Certificate and notice requirements
Because of their concern that insurance coverage continues in force, clients sometimes attempt to impose notice requirements as holders of a certificate of insurance. Insurers cannot give notice to a client of “changes” or “reductions” in the policy or the coverage since there are no adequate definitions of changes and reductions to allow such a notice. In fact, it could be argued that a reduction occurs whenever a claim reserve is established, a claim expense occurs, or a claim payment is made since both defense and indemnity payments are within the agreed-upon aggregated limit of the policy. Any payment effectively reduces coverage. Insurers can give notice of cancellation or nonrenewal of a policy because such an action can activate an automatic notice. Such a notice requirement is usually limited to 30 days because of practical considerations.
Claims-made versus occurrence coverage
All PL insurance is on a “claims-made” policy form and therefore covers claims and not occurrences. While referring to coverage as being “per-occurrence” does not modify the fundamental coverage of a PL insurance policy, the use of the term can cause confusion.

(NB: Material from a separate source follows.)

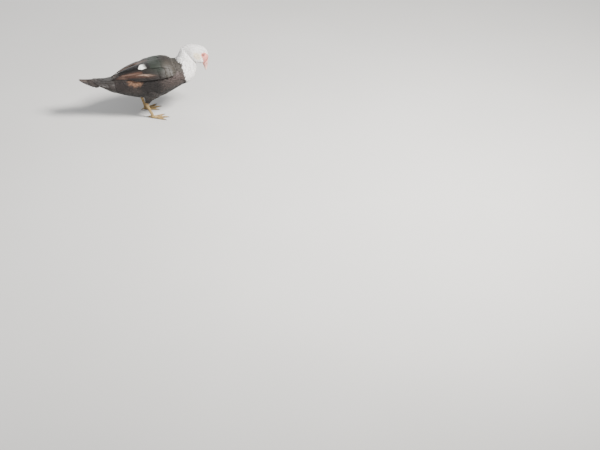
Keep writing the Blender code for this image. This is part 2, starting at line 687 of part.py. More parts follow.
def main():
    """Clears the scene and builds the duck."""
    for old in list(bpy.data.objects):
        bpy.data.objects.remove(old)
    parts = [body_piece("torso", TAIL_ROOT, BIB_EDGE, 2.2, "dark_plumage"),
             body_piece("neck", BIB_EDGE, CREASE, 1.8, "white_plumage"), make_tail()]
    parts += make_head() + make_bill()
    for side_name, side in SIDES.items():
        parts.append(make_wing(side_name, side))
        parts += make_leg(side_name, side) + make_foot(side_name, side)
    duck = bpy.data.objects.new("duck", None)
    duck.location.x = -MIDDLE_X
    bpy.context.scene.collection.objects.link(duck)
    for part in parts:
        smooth(part)
        part.parent = duck


main()
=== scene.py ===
"""The looks of a standing muscovy duck, life size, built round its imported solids.

The bird faces +X and its left side is +Y. Skin, coat, wings and tail all lie on one form: a run of
cross-sections from the end of the tail's flesh (station 0) to the root of the bill (station 23).
A place on it is a station and an angle from the back line, plus to the left and minus to the right.
"""
import logging
import math
from dataclasses import dataclass, field
from enum import Enum

import bmesh
import bpy
import numpy as np
from bpy.types import Material, Mesh, Node, NodeSocket, Object
from mathutils import Matrix, Vector


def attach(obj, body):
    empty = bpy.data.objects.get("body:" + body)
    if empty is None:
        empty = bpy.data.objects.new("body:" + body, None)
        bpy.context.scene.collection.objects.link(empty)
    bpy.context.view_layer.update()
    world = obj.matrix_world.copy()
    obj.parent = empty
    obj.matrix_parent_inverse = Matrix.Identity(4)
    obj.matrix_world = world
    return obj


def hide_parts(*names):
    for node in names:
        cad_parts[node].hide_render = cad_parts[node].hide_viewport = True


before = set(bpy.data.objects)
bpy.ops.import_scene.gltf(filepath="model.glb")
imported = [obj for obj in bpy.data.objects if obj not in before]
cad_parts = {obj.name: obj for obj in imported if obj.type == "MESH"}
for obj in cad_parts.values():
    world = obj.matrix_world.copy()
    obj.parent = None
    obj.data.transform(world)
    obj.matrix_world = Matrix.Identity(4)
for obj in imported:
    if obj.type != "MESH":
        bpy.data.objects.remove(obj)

Array = np.ndarray
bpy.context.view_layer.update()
LOG = logging.getLogger("duck")
BODY = "root"
MIDDLE_X = 0.05025                  # from the bird's own measure to the frame
SIDES = {"right": -1, "left": 1}
PATCH = 0.003                       # width of one feather's patch on the bake map
LONG_PATCH = PATCH * np.array([1.0, 3.2])

# Back line X and Z, belly line X and Z, half width, and how far the widest point sinks.
STATIONS = (
    (-0.290, 0.2000, -0.286, 0.1900, 0.0260, 0.00),  # 0 end of the tail's flesh
    (-0.258, 0.1955, -0.250, 0.1710, 0.0370, 0.00),  # 1 under the tail coverts
    (-0.222, 0.1950, -0.210, 0.1460, 0.0430, 0.02),  # 2 root of the tail
    (-0.188, 0.2090, -0.174, 0.1275, 0.0520, 0.04),  # 3 rump
    (-0.140, 0.2320, -0.122, 0.1110, 0.0690, 0.08),  # 4 vent
    (-0.088, 0.2512, -0.066, 0.0990, 0.0840, 0.10),  # 5 thigh
    (-0.035, 0.2650, -0.015, 0.0950, 0.0910, 0.10),  # 6 loin
    (0.015, 0.2715, 0.032, 0.1025, 0.0930, 0.08),  # 7 middle
    (0.053, 0.2690, 0.078, 0.1240, 0.0880, 0.06),  # 8 shoulder
    (0.080, 0.2645, 0.121, 0.1435, 0.0780, 0.04),  # 9 breast
    (0.098, 0.2650, 0.154, 0.1520, 0.0670, 0.02),  # 10 edge of the white bib
    (0.107, 0.2740, 0.177, 0.1680, 0.0550, 0.00),  # 11 base of the neck
    (0.113, 0.2870, 0.190, 0.1910, 0.0450, 0.00),  # 12
    (0.118, 0.3000, 0.194, 0.2130, 0.0380, 0.00),  # 13 middle of the neck
    (0.123, 0.3110, 0.194, 0.2310, 0.0330, 0.00),  # 14
    (0.132, 0.3230, 0.193, 0.2385, 0.0285, 0.00),  # 15 crease between neck and head
    (0.147, 0.3285, 0.195, 0.2385, 0.0310, 0.00),  # 16 nape
    (0.167, 0.3325, 0.198, 0.2375, 0.0325, 0.00),  # 17 back of the head
    (0.190, 0.3292, 0.202, 0.2365, 0.0325, 0.00),  # 18 cheek
    (0.213, 0.3215, 0.207, 0.2355, 0.0310, 0.00),  # 19 crown
    (0.235, 0.3095, 0.212, 0.2345, 0.0280, 0.00),  # 20 forehead
    (0.2475, 0.2920, 0.217, 0.2335, 0.0235, 0.00),  # 21 lores
    (0.2515, 0.2745, 0.221, 0.2325, 0.0190, 0.00),  # 22
    (0.2510, 0.2575, 0.2240, 0.2310, 0.0150, 0.00),  # 23 root of the bill
)
# The same six measures for the bill, from its root to its nail.
BILL_STATIONS = (
    (0.2505, 0.2565, 0.2242, 0.2305, 0.0130, 0.0),
    (0.2503, 0.2435, 0.2262, 0.2245, 0.0122, 0.0),
    (0.2493, 0.2315, 0.2285, 0.2185, 0.0120, 0.0),
    (0.2477, 0.2195, 0.2308, 0.2115, 0.0126, 0.0),
    (0.2457, 0.2085, 0.2330, 0.2050, 0.0130, 0.0),
    (0.2430, 0.2005, 0.2355, 0.2003, 0.0112, 0.0),
    (0.2407, 0.1963, 0.2382, 0.1973, 0.0055, 0.0),
)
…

Contractual liability coverage
Some clients may ask to have the design firm’s PL policy endorsed to insure contractual liability—that is, the risks the design firm assumes under the professional services agreement. Clients often ask for contractual liability coverage from a design firm because such coverage is normal under a contractor’s CGL policy. Such a request is problematic, however, because CGL contractual liability is broad-form coverage due to the contractor’s broad-risk exposure. Conversely, the PL policy has a limited-form contractual liability because PL coverage limits the design firm’s risk exposure to professional negligence.

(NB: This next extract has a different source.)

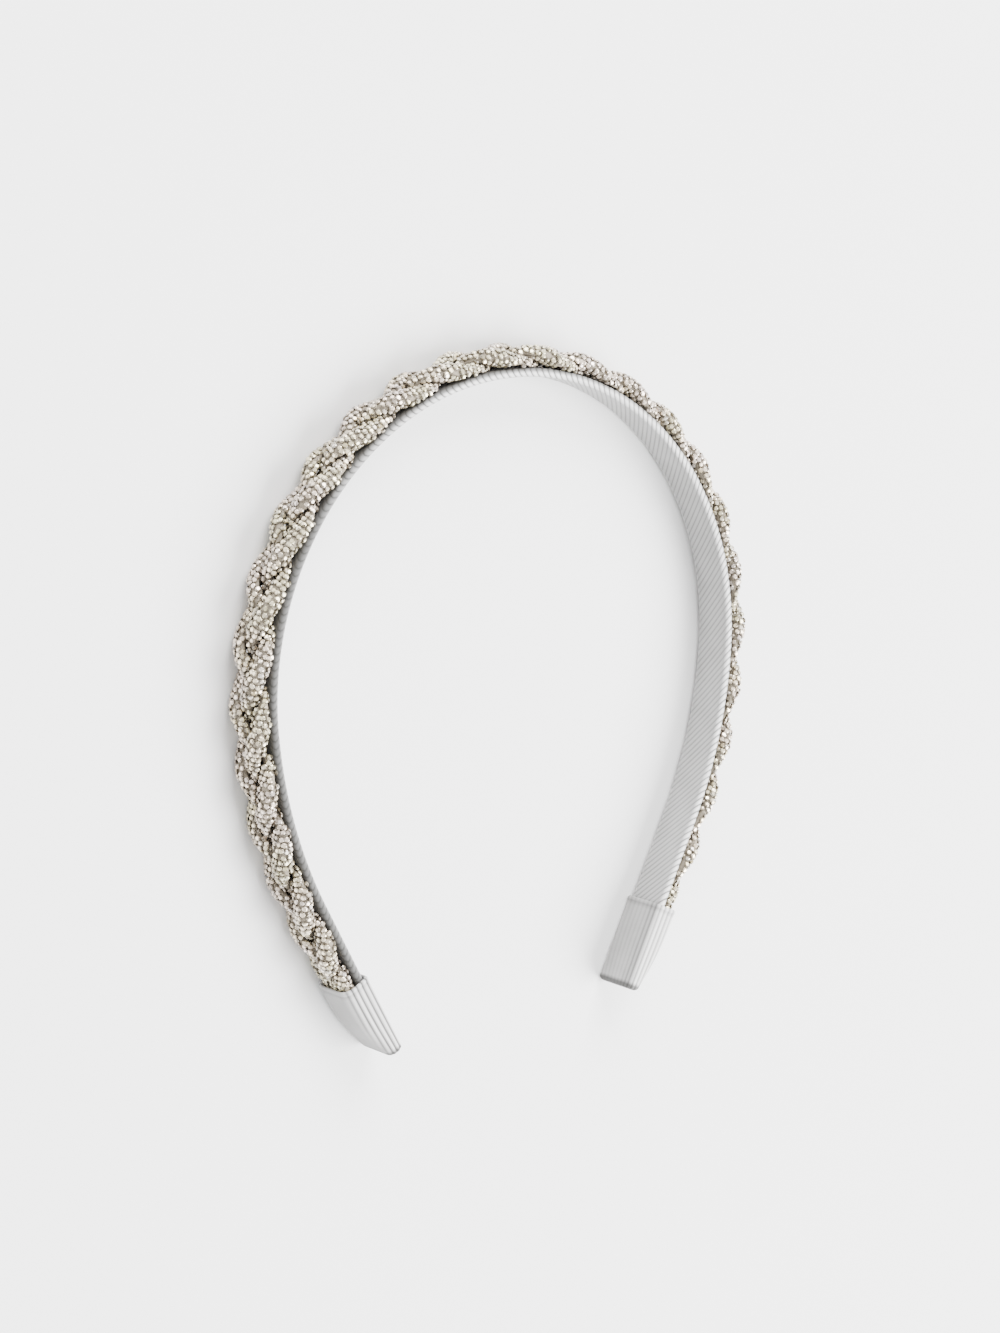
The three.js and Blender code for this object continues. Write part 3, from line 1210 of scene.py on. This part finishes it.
@dataclass(frozen=True)
class Studio:
    """The floor, the lights and the camera.

    Attributes:
        target: The crown's inner face, that the camera's place is measured from.
        camera_offset: The camera from there, in millimetres.
        azimuth: How far the view is turned about the axis from tip to crown, in degrees.
        elevation: How far it looks down that axis, in degrees.
        roll: How far the picture is turned, in degrees.
        lens: Focal length in millimetres.
        shift: Shift of the lens.
        clip: Nearest and farthest distance that the camera sees, in metres.
        floor_size: Side of the floor in metres.
        floor_finish: The floor's finish.
        lamps: The lights.
        glow: Strength of the even light from all round.
    """

    target: Vector
    camera_offset: tuple[float, float, float] = (-488.3, 99.85, 592.0)
    azimuth: float = 39.519
    elevation: float = 11.767
    roll: float = 0.5195
    lens: float = 94.39
    shift: tuple[float, float] = (-0.00033, -0.01817)
    clip: tuple[float, float] = (0.01, 20.0)
    floor_size: float = 6.0
    floor_finish: GrainFinish = GrainFinish(
        "pale floor",
        shade=(0.9, 0.9, 0.9),
        light=(0.9, 0.9, 0.9),
        grain=60.0,
        height=0.0,
        roughness=(0.8, 0.1),
        shine=0.1,
    )
    lamps: tuple[Lamp, ...] = (
        Lamp("key", (1.2, -0.8, 1.5), 2.0, 220.0),
        Lamp("fill", (0.1, 1.6, 1.0), 1.2, 85.0),
    )
    glow: float = 1.4

    def camera(self) -> None:
        """Makes the camera, at the photograph's angle to the headband."""
        azimuth, elevation = math.radians(self.azimuth), math.radians(self.elevation)
        look = Vector(
            (
                math.sin(azimuth) * math.cos(elevation),
                -math.sin(elevation),
                -math.cos(azimuth) * math.cos(elevation),
            )
        )
        right = Vector((math.cos(azimuth), 0.0, math.sin(azimuth)))
        up = right.cross(look)
        turned = Matrix.Rotation(math.radians(self.roll), 3, look)
        axes = Matrix((turned @ right, turned @ up, -look)).transposed()
        data = bpy.data.cameras.new("camera")
        data.lens = self.lens
        data.shift_x, data.shift_y = self.shift
        data.clip_start, data.clip_end = self.clip
        camera = bpy.data.objects.new("camera", data)
        place = self.target + Vector(self.camera_offset) * MM
        camera.matrix_world = Matrix.Translation(place) @ axes.to_4x4()
        bpy.context.scene.collection.objects.link(camera)
        bpy.context.scene.camera = camera

    def floor(self) -> None:
        """Makes the floor."""
        sheet = bmesh.new()
        bmesh.ops.create_grid(sheet, x_segments=1, y_segments=1, size=self.floor_size / 2.0)
        mesh = mesh_of("floor", sheet, smooth=False)
        mesh.materials.append(self.floor_finish.material())
        floor = bpy.data.objects.new("floor", mesh)
        bpy.context.scene.collection.objects.link(floor)

    def world(self) -> None:
        """Sets an even white light from all round."""
        world = bpy.data.worlds.new("studio")
        world.use_nodes = True
        background = world.node_tree.nodes["Background"]
        background.inputs["Color"].default_value = (1.0, 1.0, 1.0, 1.0)
        background.inputs["Strength"].default_value = self.glow
        bpy.context.scene.world = world

    def build(self) -> None:
        """Makes the whole studio."""
        self.camera()
        self.floor()
        for lamp in self.lamps:
            lamp.build()
        self.world()


@dataclass(frozen=True)
class Headband:
    """The whole headband, in its finishes.

    Attributes:
        arch: The line that every piece follows.
        ribbon: Finish of the band.
        sleeve: Finish of the sleeves.
        crystal: Finish of the crystals.
        cord: Finish of the backing between them.
    """

    arch: Arch
    ribbon: RibbonFinish = RibbonFinish(
        "band ribbon",
        ridge=(0.96, 0.95, 0.94),
        # The groove colour is the ribbon's painted shade.
        groove=(0.04, 0.039, 0.036),
        stain=(0.6, 0.595, 0.6),
    )
    sleeve: RibbonFinish = RibbonFinish(
        "sleeve ribbon",
        ridge=(0.81, 0.8, 0.79),
        groove=(0.03, 0.029, 0.027),
        stain=(0.58, 0.57, 0.57),
    )
    crystal: CrystalFinish = CrystalFinish(
        "backed crystal",
        # dark and light are the facets' painted shade and painted glint colours.
        dark=(0.07, 0.055, 0.036),
        light=(0.97, 0.83, 0.61),
        warm=(0.5, 0.4, 0.2),
        cool=(0.78, 0.75, 0.74),
        olive=(0.68, 0.64, 0.4),
        rose=(0.82, 0.68, 0.64),
    )
    cord: GrainFinish = GrainFinish(
        "crystal backing",
        shade=(0.12, 0.1, 0.075),
        light=(0.4, 0.345, 0.26),
        grain=0.4,
        height=0.08,
        roughness=(0.7, 0.2),
        shine=0.5,
    )

    def build(self) -> None:
        """Makes every piece."""
        Band(self.arch).build(self.ribbon.material())
        sleeve = self.sleeve.material()
        Sleeve(self.arch, Side.LEFT).build(sleeve)
        Sleeve(self.arch, Side.RIGHT, side_relief=0.6, corner_relief=0.16).build(sleeve)
        crystal, cord = self.crystal.material(), self.cord.material()
        braid = Braid(self.arch, mouth=self.arch.tip - Sleeve.length)
        for own in range(3):
            Rope(braid, own).build(crystal, cord)


def main() -> None:
    """Builds the scene."""
    logging.basicConfig(level=logging.INFO, format="%(name)s %(message)s")
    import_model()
    low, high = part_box("band")
    middle = (low + high) / 2.0
    arch = Arch(Vector((middle.x, high.y - Band.thickness * MM, middle.z)))
    Studio(arch.crown).build()
    Headband(arch).build()
    bpy.context.view_layer.update()


if __name__ == "__main__":
    main()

The CNA policy automatically includes a limited-form contractual liability coverage to the extent that the liability stems from the policyholder’s negligence in the rendering of professional services. If the client’s request for contractual liability coverage is consistent with the coverage already provided by the policy, a special endorsement is unnecessary; if the demand is that the policy stretch to cover a contractual obligation that otherwise would not exist, no endorsement is possible.
Insuring an indemnity provision
A broad-form indemnity provision is another form of uninsurable contractual liability that goes beyond the coverage of a PL policy. Examples of this include the design firm agreeing contractually to indemnify the client for claims, damages, and losses not caused by the design firm’s negligence, and agreeing to indemnify the client for the client’s negligence or that of any party other than the design firm’s subconsultants.

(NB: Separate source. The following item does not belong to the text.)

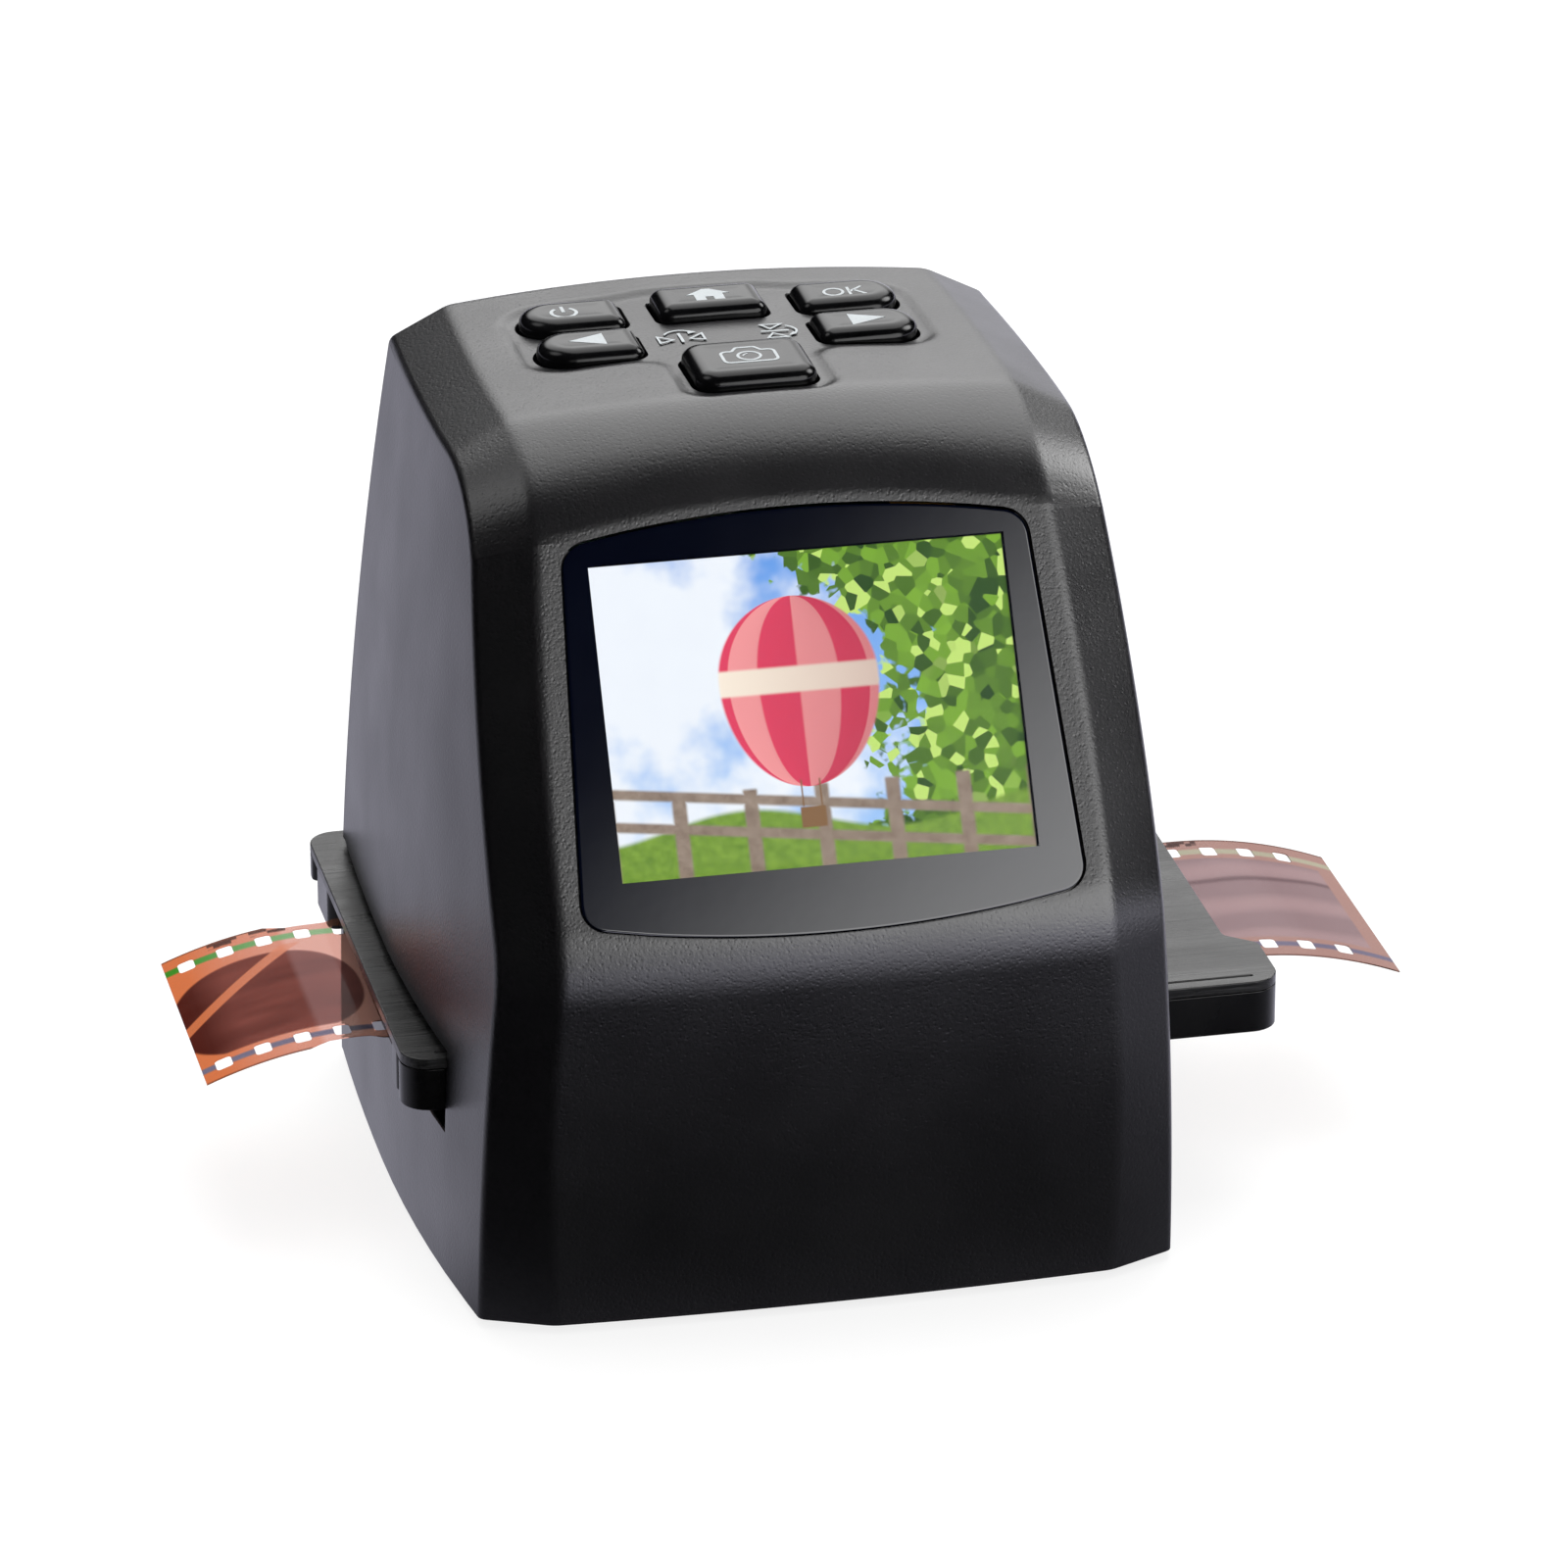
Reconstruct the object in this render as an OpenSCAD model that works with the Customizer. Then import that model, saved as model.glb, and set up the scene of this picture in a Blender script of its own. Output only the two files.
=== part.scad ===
// Desktop scanner for 35 mm film negatives, with a film tray that slides through the casing.
// X runs to the right, Y to the back and Z up. The origin is the centre of the base plate's
// underside, and the rubber feet stand foot_h below it. All sizes are in millimetres.

/* [Casing] */
// Wall thickness of the housing and the rear cover
wall = 2.2; // [1.8:0.1:2.6]
// Half width of the casing at its lower edge, at its widest place
side_half = 45.2; // [43.5:0.1:50]
// Radius of each side wall's curve over its height
side_rise_r = 568; // [500:4:900]
// Radius of each side wall's bow seen from above, in front of the widest place
side_bow_r = 294; // [250:2:500]
// Radius of each side wall's bow seen from above, behind the widest place
side_tail_r = 595; // [450:5:900]
// How far the widest place lies behind the origin
widest_y = 7; // [3:0.5:12]
// How far the lower front edge stands in front of the origin
front_low_y = 42; // [41:0.2:46]
// How far the chin's corner stands in front of the origin
chin_y = 44.6; // [44:0.2:48]
// Drop from the top to the chin's corner
chin_drop = 51.6; // [50.5:0.1:53]
// Radius that rounds the chin
chin_r = 18; // [10:1:22]
// How far the brow above the screen stands in front of the origin
brow_y = 20.8; // [20:0.2:22.4]
// Drop from the top to the brow
brow_drop = 8.9; // [8.3:0.1:9.5]
// Radius that rounds the brow
brow_r = 3; // [2.8:0.1:5]
// How far the corner between the brow and the top stands in front of the origin
crest_y = 12.9; // [12:0.2:14]
// Radius that rounds the front of the top
crest_r = 23; // [16:1:24]
// Height of the top along its two long edges
top_z = 98.1; // [92:0.1:106]
// Drop of the top from its front to the rear cover
top_drop = 1.1; // [0:0.1:1.6]
// Crown of the front across its width
front_crown = 1; // [0.8:0.1:1.4]
// Crown of the top across its width
top_crown = 1.7; // [1.2:0.1:2.2]
// Width of the sloped strip beside the front and the top, seen from the front
chamfer_w = 7.1; // [5:0.1:8]
// Width of that strip at the lower edge
chamfer_foot_w = 8.2; // [6:0.1:9]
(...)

The CNA policy, without any special endorsement, provides limited-form indemnity coverage. Such coverage applies when the policyholder caused damages by its negligence in performing or furnishing professional services. There is no coverage for anything broader than this normal liability in the performance of professional services. Clients should understand that there is no need to “insure an indemnification provision” since if it is based on the design firm’s normal legal duty, it is covered. If the provision extends beyond the design firm’s obligation to rectify harm to the extent caused by the design firm’s negligently performed professional services—its “liability in the performance of professional services”—the policy coverage will never apply.
Per-claim and aggregate limits
Every professional liability insurance policy has two limits: 1) a firm selects a limit of coverage for a claim that is above the firm’s deductible obligation, and 2) the policy has a selected aggregate limit for all claims from all projects made against the firm during the policy term.
Project policy and practice policy
Design firms carry practice policies that apply to all claims made during the policy term for projects covered by the insurance. The limits—both per-claim and aggregate—apply to all claims from all projects and sources. When a client wants the policy to apply separately to the specific project, a project policy might be available and, if so, the client usually reimburses the cost. However, project policies are rare and only written for specific types of projects in specific ranges of construction values. Some firms can secure an endorsement to the normal practice policy that is a “specific additional limits endorsement.” This endorsement applies to a named project but is underwritten separately for specific types of projects and has a separate charge that the client requiring the coverage typically reimburses since the cost is not part of the design firm’s normal overhead costs.
Waiver of subrogation rights
One requirement that the CNA policy can automatically meet is a contractual request that the insurer waive subrogation rights. Those rights allow the insurer to act on behalf of the insured in bringing a claim to recover payments made by the insurer. A waiver is common in property insurance—no one wants to pay for coverage only to have an insurance company sue everyone possible to cover its losses. Under the CNA PL policy, if the policyholder agrees by contract to waive subrogation rights, CNA agrees that it no longer has the option to recover on behalf of the policyholder. Subrogation actions against clients of policyholders are extremely rare so waiving that right does not change the firm’s risk profile.